### Task objective
Each line should be copied exactly.

### Information shown
++++++++++

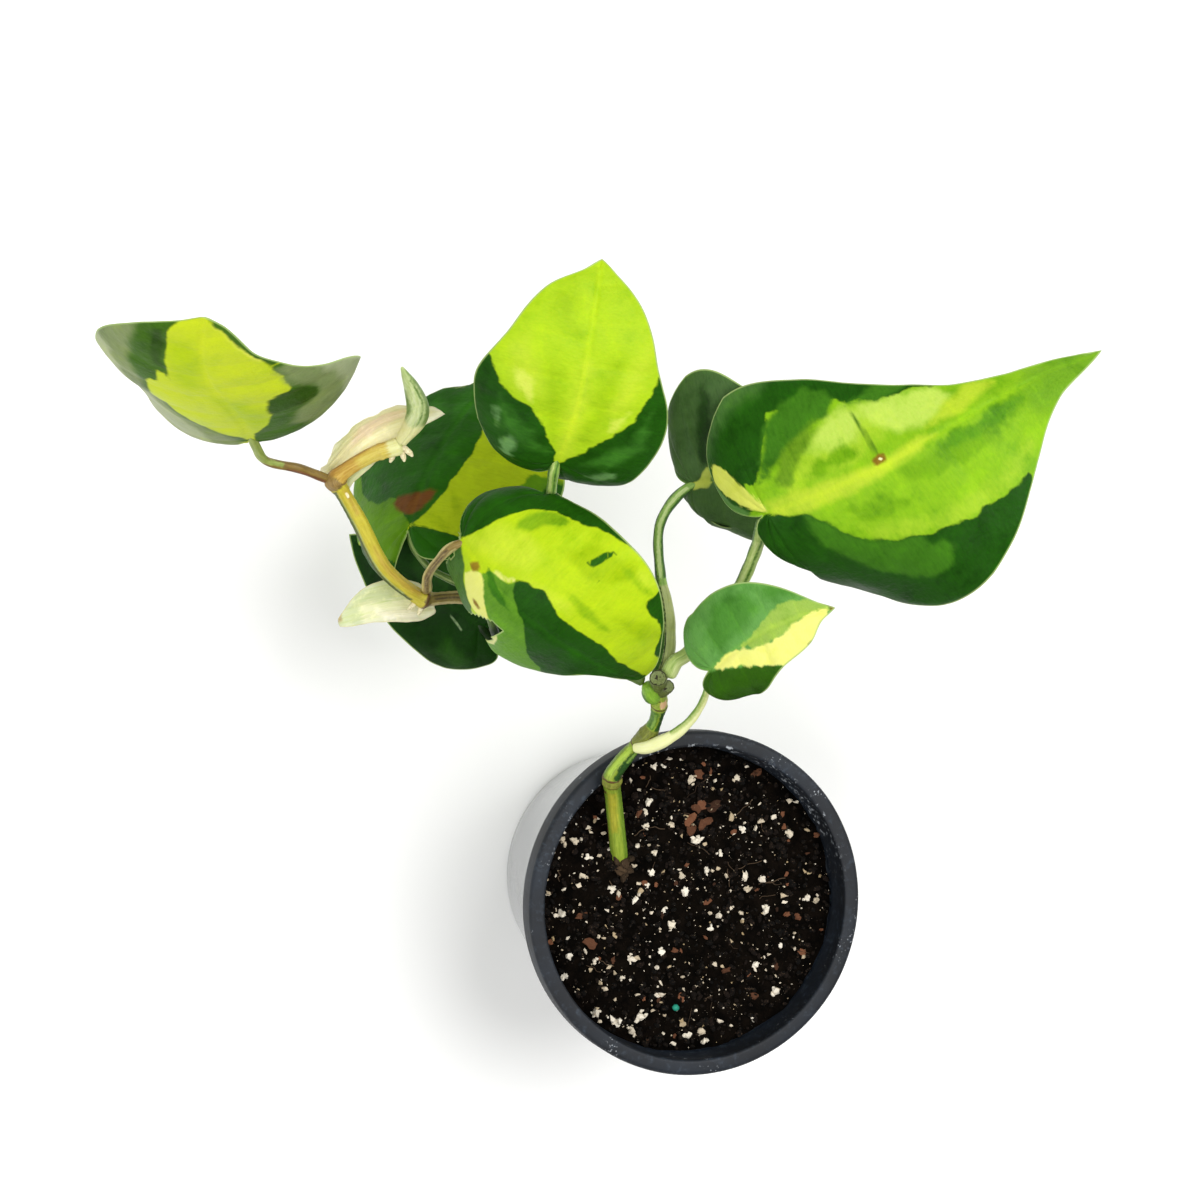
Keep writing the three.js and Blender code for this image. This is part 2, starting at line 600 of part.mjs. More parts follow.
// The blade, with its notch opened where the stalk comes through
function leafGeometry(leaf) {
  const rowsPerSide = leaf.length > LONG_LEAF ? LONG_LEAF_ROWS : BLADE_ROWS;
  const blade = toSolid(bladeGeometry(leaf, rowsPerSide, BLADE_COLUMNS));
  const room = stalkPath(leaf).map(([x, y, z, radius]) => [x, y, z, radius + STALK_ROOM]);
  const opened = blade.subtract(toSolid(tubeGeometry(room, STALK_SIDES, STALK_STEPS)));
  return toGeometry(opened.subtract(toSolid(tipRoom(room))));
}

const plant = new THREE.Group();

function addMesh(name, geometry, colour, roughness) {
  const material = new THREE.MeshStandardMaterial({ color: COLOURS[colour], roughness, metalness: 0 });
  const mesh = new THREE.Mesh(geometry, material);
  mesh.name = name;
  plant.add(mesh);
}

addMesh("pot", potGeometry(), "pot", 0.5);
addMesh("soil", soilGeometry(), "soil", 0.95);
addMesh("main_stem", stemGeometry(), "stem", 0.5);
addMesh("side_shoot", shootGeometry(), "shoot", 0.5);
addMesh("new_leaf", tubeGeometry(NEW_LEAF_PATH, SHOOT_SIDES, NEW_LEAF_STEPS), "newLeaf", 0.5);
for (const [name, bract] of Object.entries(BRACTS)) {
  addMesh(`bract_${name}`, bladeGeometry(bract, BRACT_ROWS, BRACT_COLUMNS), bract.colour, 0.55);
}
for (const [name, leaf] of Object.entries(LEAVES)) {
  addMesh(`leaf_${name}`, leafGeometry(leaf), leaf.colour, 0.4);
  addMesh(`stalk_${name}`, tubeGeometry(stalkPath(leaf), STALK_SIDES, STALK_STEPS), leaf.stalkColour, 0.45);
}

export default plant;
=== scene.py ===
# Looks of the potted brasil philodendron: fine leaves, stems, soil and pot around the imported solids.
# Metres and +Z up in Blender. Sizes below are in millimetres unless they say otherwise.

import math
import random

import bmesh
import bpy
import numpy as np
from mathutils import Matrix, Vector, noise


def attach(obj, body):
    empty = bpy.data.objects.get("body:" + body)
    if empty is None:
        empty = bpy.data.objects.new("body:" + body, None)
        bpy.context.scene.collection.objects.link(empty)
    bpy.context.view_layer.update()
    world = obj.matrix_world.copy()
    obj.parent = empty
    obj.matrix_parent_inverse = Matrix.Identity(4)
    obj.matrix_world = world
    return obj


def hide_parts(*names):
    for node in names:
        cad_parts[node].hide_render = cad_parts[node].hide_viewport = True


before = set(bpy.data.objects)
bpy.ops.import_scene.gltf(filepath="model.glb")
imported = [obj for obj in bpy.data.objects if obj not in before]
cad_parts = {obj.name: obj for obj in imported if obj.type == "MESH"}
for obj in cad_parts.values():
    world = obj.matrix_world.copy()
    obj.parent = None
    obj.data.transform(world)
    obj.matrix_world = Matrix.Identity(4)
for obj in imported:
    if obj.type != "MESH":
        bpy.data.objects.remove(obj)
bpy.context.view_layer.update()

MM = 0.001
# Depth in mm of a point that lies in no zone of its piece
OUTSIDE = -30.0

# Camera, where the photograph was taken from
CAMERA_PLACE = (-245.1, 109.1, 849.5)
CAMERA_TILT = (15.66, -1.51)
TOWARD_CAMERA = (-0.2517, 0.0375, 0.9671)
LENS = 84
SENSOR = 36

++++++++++

### Task result
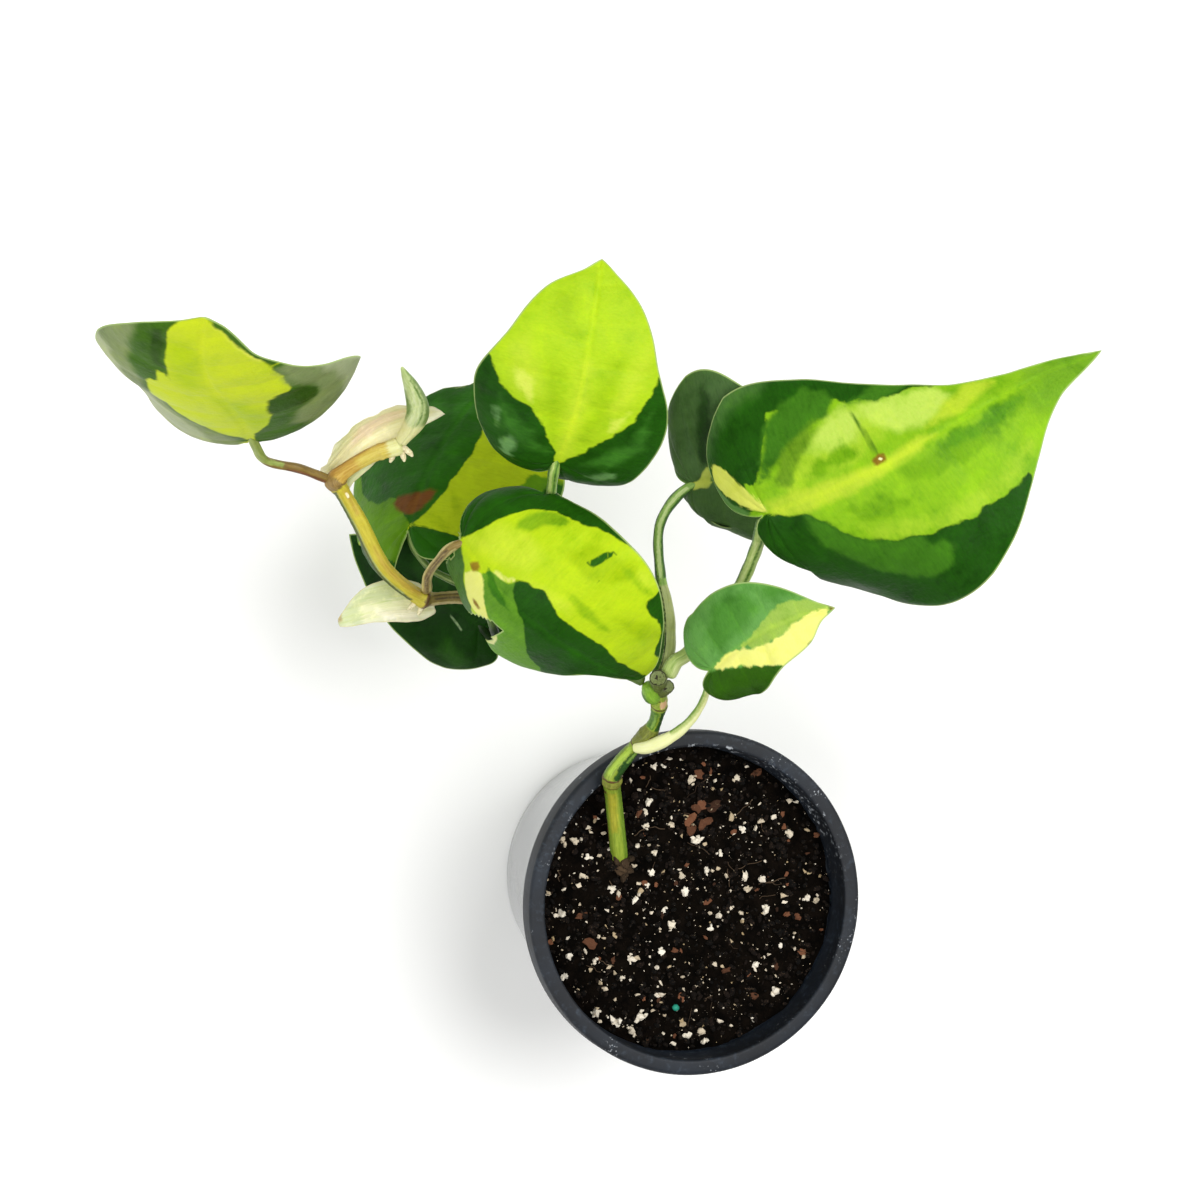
Keep writing the three.js and Blender code for this image. This is part 2, starting at line 600 of part.mjs. More parts follow.
// The blade, with its notch opened where the stalk comes through
function leafGeometry(leaf) {
  const rowsPerSide = leaf.length > LONG_LEAF ? LONG_LEAF_ROWS : BLADE_ROWS;
  const blade = toSolid(bladeGeometry(leaf, rowsPerSide, BLADE_COLUMNS));
  const room = stalkPath(leaf).map(([x, y, z, radius]) => [x, y, z, radius + STALK_ROOM]);
  const opened = blade.subtract(toSolid(tubeGeometry(room, STALK_SIDES, STALK_STEPS)));
  return toGeometry(opened.subtract(toSolid(tipRoom(room))));
}

const plant = new THREE.Group();

function addMesh(name, geometry, colour, roughness) {
  const material = new THREE.MeshStandardMaterial({ color: COLOURS[colour], roughness, metalness: 0 });
  const mesh = new THREE.Mesh(geometry, material);
  mesh.name = name;
  plant.add(mesh);
}

addMesh("pot", potGeometry(), "pot", 0.5);
addMesh("soil", soilGeometry(), "soil", 0.95);
addMesh("main_stem", stemGeometry(), "stem", 0.5);
addMesh("side_shoot", shootGeometry(), "shoot", 0.5);
addMesh("new_leaf", tubeGeometry(NEW_LEAF_PATH, SHOOT_SIDES, NEW_LEAF_STEPS), "newLeaf", 0.5);
for (const [name, bract] of Object.entries(BRACTS)) {
  addMesh(`bract_${name}`, bladeGeometry(bract, BRACT_ROWS, BRACT_COLUMNS), bract.colour, 0.55);
}
for (const [name, leaf] of Object.entries(LEAVES)) {
  addMesh(`leaf_${name}`, leafGeometry(leaf), leaf.colour, 0.4);
  addMesh(`stalk_${name}`, tubeGeometry(stalkPath(leaf), STALK_SIDES, STALK_STEPS), leaf.stalkColour, 0.45);
}

export default plant;
=== scene.py ===
# Looks of the potted brasil philodendron: fine leaves, stems, soil and pot around the imported solids.
# Metres and +Z up in Blender. Sizes below are in millimetres unless they say otherwise.

import math
import random

import bmesh
import bpy
import numpy as np
from mathutils import Matrix, Vector, noise


def attach(obj, body):
    empty = bpy.data.objects.get("body:" + body)
    if empty is None:
        empty = bpy.data.objects.new("body:" + body, None)
        bpy.context.scene.collection.objects.link(empty)
    bpy.context.view_layer.update()
    world = obj.matrix_world.copy()
    obj.parent = empty
    obj.matrix_parent_inverse = Matrix.Identity(4)
    obj.matrix_world = world
    return obj


def hide_parts(*names):
    for node in names:
        cad_parts[node].hide_render = cad_parts[node].hide_viewport = True


before = set(bpy.data.objects)
bpy.ops.import_scene.gltf(filepath="model.glb")
imported = [obj for obj in bpy.data.objects if obj not in before]
cad_parts = {obj.name: obj for obj in imported if obj.type == "MESH"}
for obj in cad_parts.values():
    world = obj.matrix_world.copy()
    obj.parent = None
    obj.data.transform(world)
    obj.matrix_world = Matrix.Identity(4)
for obj in imported:
    if obj.type != "MESH":
        bpy.data.objects.remove(obj)
bpy.context.view_layer.update()

MM = 0.001
# Depth in mm of a point that lies in no zone of its piece
OUTSIDE = -30.0

# Camera, where the photograph was taken from
CAMERA_PLACE = (-245.1, 109.1, 849.5)
CAMERA_TILT = (15.66, -1.51)
TOWARD_CAMERA = (-0.2517, 0.0375, 0.9671)
LENS = 84
SENSOR = 36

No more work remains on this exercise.